Bennett L. Smith Professor of Business and Natural Resources
Resolving the biological versus geological concepts of limitations on oceanic primary production
Wednesday — March 19, 2014
Pacific Forum — 3:00 p.m.
The basic concepts of key limiting nutrients in the sea are derived from agricultural practices derived from Leibig and Blackman. With the 1934 paper, Alfred Redfield, an animal physiologist, suggested that the ratio of nitrogen to phosphorus in the ocean was set by the stoichiometry of the sinking flux of plankton. He resurrected that concept in 1958, and later in 1963. However, he realized that some of the nitrogen in the sinking flux was missing. He had no explanation, but assumed, based on work on lakes, that phosphorus was the "limiting" nutrient in the oceans.
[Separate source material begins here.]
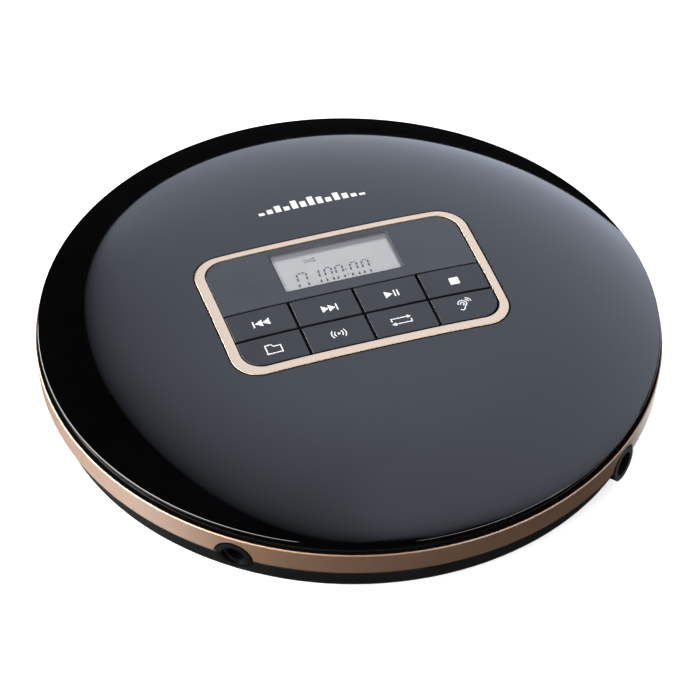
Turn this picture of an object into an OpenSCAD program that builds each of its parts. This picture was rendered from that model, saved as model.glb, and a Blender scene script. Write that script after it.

Extensive work in the late 1950's and through the 1970's clearly showed that throughout most of the world's low nutrient, low chlorophyll regions, nitrogen was limiting. The notion that nitrogen fixation in the oceans could be limited by another nutrient was discovered by John Reuter - who suggested iron was limiting nitrogen fluxes into the ocean. I resurrected that argument in a series of papers - and have been thinking about why and how that came to be for the past two decades. In this talk I will discuss the testable hypothesis that iron limits nitrogen fixation throughout most of the oceans over long geological time scales.